Set problem
Would you output the whole listing below, exactly as it reads?

----- Records for the task

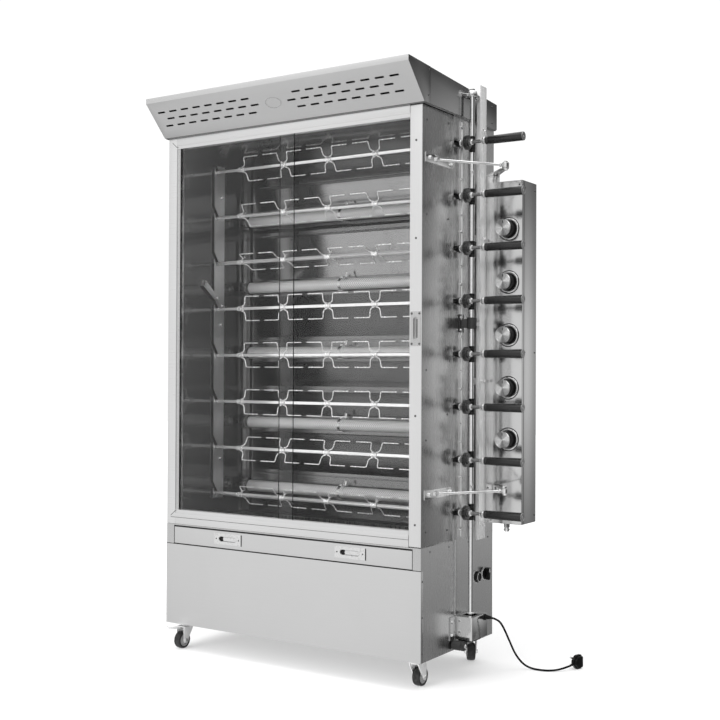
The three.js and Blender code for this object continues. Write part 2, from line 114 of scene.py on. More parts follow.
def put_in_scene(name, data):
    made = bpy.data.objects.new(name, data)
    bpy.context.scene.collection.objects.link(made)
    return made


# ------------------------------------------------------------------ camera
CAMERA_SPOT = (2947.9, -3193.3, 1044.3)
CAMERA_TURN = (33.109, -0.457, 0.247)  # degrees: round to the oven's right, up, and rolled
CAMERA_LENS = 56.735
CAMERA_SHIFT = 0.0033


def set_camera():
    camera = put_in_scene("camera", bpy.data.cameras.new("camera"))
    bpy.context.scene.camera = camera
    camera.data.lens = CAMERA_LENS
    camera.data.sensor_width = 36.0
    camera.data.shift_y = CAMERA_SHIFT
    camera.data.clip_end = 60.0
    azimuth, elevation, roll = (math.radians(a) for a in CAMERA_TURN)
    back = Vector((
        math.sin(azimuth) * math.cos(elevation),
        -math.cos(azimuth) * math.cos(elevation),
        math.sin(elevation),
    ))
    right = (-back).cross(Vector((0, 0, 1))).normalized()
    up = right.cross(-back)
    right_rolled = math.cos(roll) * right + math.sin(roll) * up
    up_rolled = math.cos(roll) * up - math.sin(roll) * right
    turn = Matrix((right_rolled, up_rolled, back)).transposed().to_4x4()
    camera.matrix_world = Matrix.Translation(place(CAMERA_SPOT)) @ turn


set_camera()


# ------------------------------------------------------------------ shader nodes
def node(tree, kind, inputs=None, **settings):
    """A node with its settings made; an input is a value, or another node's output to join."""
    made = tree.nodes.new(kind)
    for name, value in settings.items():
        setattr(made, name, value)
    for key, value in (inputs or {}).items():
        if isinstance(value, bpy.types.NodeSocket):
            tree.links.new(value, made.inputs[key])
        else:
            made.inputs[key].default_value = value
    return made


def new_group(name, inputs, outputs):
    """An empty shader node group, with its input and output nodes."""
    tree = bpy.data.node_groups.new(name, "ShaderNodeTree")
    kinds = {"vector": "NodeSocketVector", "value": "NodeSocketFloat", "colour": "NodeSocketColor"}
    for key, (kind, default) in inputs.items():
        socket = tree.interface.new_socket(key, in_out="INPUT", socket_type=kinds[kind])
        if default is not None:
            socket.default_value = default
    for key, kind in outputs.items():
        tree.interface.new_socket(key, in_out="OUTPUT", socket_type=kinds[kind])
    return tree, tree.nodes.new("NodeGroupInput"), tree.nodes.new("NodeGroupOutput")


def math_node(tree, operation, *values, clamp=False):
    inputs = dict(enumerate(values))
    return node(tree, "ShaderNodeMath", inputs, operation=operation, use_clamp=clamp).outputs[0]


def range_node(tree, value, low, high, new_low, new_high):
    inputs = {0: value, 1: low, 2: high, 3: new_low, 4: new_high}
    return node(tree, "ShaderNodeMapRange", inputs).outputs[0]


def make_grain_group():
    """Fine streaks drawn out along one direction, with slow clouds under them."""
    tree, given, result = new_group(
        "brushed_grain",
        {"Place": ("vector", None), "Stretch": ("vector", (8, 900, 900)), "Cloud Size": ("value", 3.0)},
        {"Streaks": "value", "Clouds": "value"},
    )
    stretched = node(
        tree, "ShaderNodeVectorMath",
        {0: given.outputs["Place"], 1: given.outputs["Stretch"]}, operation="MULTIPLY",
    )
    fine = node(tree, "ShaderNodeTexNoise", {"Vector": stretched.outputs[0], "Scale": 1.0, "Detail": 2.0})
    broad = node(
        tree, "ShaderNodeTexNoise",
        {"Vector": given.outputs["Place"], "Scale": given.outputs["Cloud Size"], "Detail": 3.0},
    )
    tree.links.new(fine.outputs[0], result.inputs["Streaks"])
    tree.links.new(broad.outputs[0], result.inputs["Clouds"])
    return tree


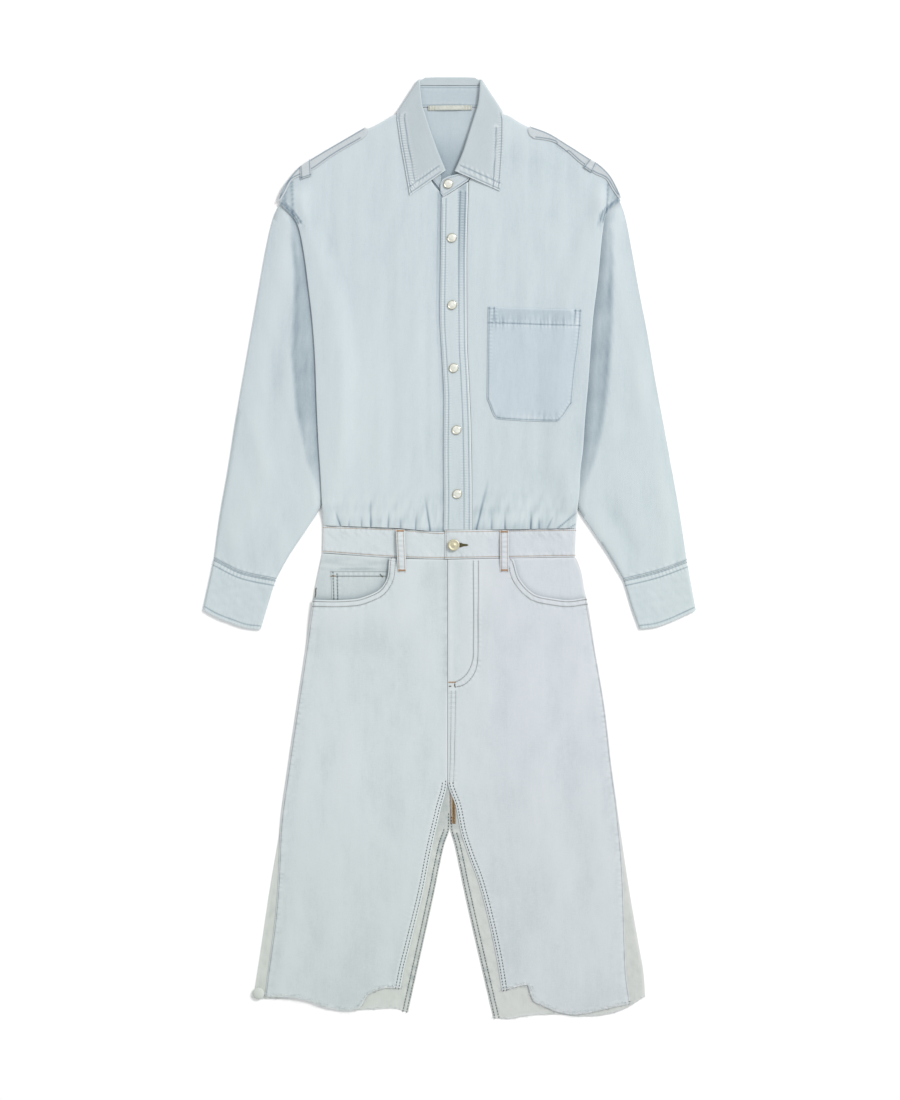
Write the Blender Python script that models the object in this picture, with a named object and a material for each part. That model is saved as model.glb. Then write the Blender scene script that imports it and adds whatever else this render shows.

----------

Task answer
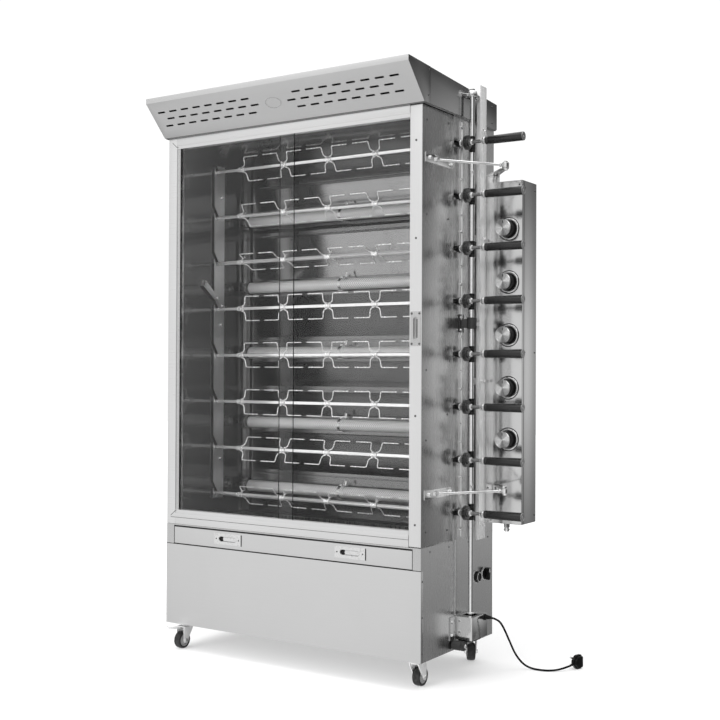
The three.js and Blender code for this object continues. Write part 2, from line 114 of scene.py on. More parts follow.
def put_in_scene(name, data):
    made = bpy.data.objects.new(name, data)
    bpy.context.scene.collection.objects.link(made)
    return made


# ------------------------------------------------------------------ camera
CAMERA_SPOT = (2947.9, -3193.3, 1044.3)
CAMERA_TURN = (33.109, -0.457, 0.247)  # degrees: round to the oven's right, up, and rolled
CAMERA_LENS = 56.735
CAMERA_SHIFT = 0.0033


def set_camera():
    camera = put_in_scene("camera", bpy.data.cameras.new("camera"))
    bpy.context.scene.camera = camera
    camera.data.lens = CAMERA_LENS
    camera.data.sensor_width = 36.0
    camera.data.shift_y = CAMERA_SHIFT
    camera.data.clip_end = 60.0
    azimuth, elevation, roll = (math.radians(a) for a in CAMERA_TURN)
    back = Vector((
        math.sin(azimuth) * math.cos(elevation),
        -math.cos(azimuth) * math.cos(elevation),
        math.sin(elevation),
    ))
    right = (-back).cross(Vector((0, 0, 1))).normalized()
    up = right.cross(-back)
    right_rolled = math.cos(roll) * right + math.sin(roll) * up
    up_rolled = math.cos(roll) * up - math.sin(roll) * right
    turn = Matrix((right_rolled, up_rolled, back)).transposed().to_4x4()
    camera.matrix_world = Matrix.Translation(place(CAMERA_SPOT)) @ turn


set_camera()


# ------------------------------------------------------------------ shader nodes
def node(tree, kind, inputs=None, **settings):
    """A node with its settings made; an input is a value, or another node's output to join."""
    made = tree.nodes.new(kind)
    for name, value in settings.items():
        setattr(made, name, value)
    for key, value in (inputs or {}).items():
        if isinstance(value, bpy.types.NodeSocket):
            tree.links.new(value, made.inputs[key])
        else:
            made.inputs[key].default_value = value
    return made


def new_group(name, inputs, outputs):
    """An empty shader node group, with its input and output nodes."""
    tree = bpy.data.node_groups.new(name, "ShaderNodeTree")
    kinds = {"vector": "NodeSocketVector", "value": "NodeSocketFloat", "colour": "NodeSocketColor"}
    for key, (kind, default) in inputs.items():
        socket = tree.interface.new_socket(key, in_out="INPUT", socket_type=kinds[kind])
        if default is not None:
            socket.default_value = default
    for key, kind in outputs.items():
        tree.interface.new_socket(key, in_out="OUTPUT", socket_type=kinds[kind])
    return tree, tree.nodes.new("NodeGroupInput"), tree.nodes.new("NodeGroupOutput")


def math_node(tree, operation, *values, clamp=False):
    inputs = dict(enumerate(values))
    return node(tree, "ShaderNodeMath", inputs, operation=operation, use_clamp=clamp).outputs[0]


def range_node(tree, value, low, high, new_low, new_high):
    inputs = {0: value, 1: low, 2: high, 3: new_low, 4: new_high}
    return node(tree, "ShaderNodeMapRange", inputs).outputs[0]


def make_grain_group():
    """Fine streaks drawn out along one direction, with slow clouds under them."""
    tree, given, result = new_group(
        "brushed_grain",
        {"Place": ("vector", None), "Stretch": ("vector", (8, 900, 900)), "Cloud Size": ("value", 3.0)},
        {"Streaks": "value", "Clouds": "value"},
    )
    stretched = node(
        tree, "ShaderNodeVectorMath",
        {0: given.outputs["Place"], 1: given.outputs["Stretch"]}, operation="MULTIPLY",
    )
    fine = node(tree, "ShaderNodeTexNoise", {"Vector": stretched.outputs[0], "Scale": 1.0, "Detail": 2.0})
    broad = node(
        tree, "ShaderNodeTexNoise",
        {"Vector": given.outputs["Place"], "Scale": given.outputs["Cloud Size"], "Detail": 3.0},
    )
    tree.links.new(fine.outputs[0], result.inputs["Streaks"])
    tree.links.new(broad.outputs[0], result.inputs["Clouds"])
    return tree


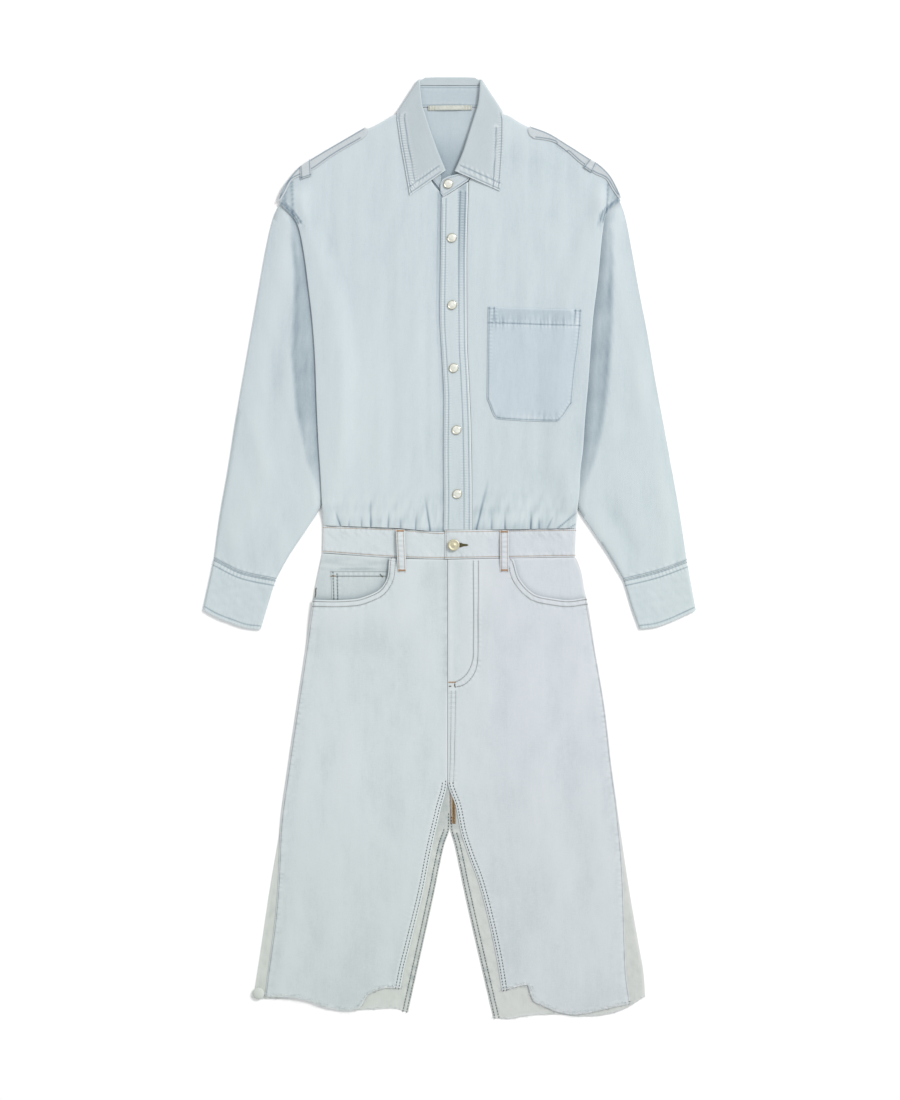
Write the Blender Python script that models the object in this picture, with a named object and a material for each part. That model is saved as model.glb. Then write the Blender scene script that imports it and adds whatever else this render shows.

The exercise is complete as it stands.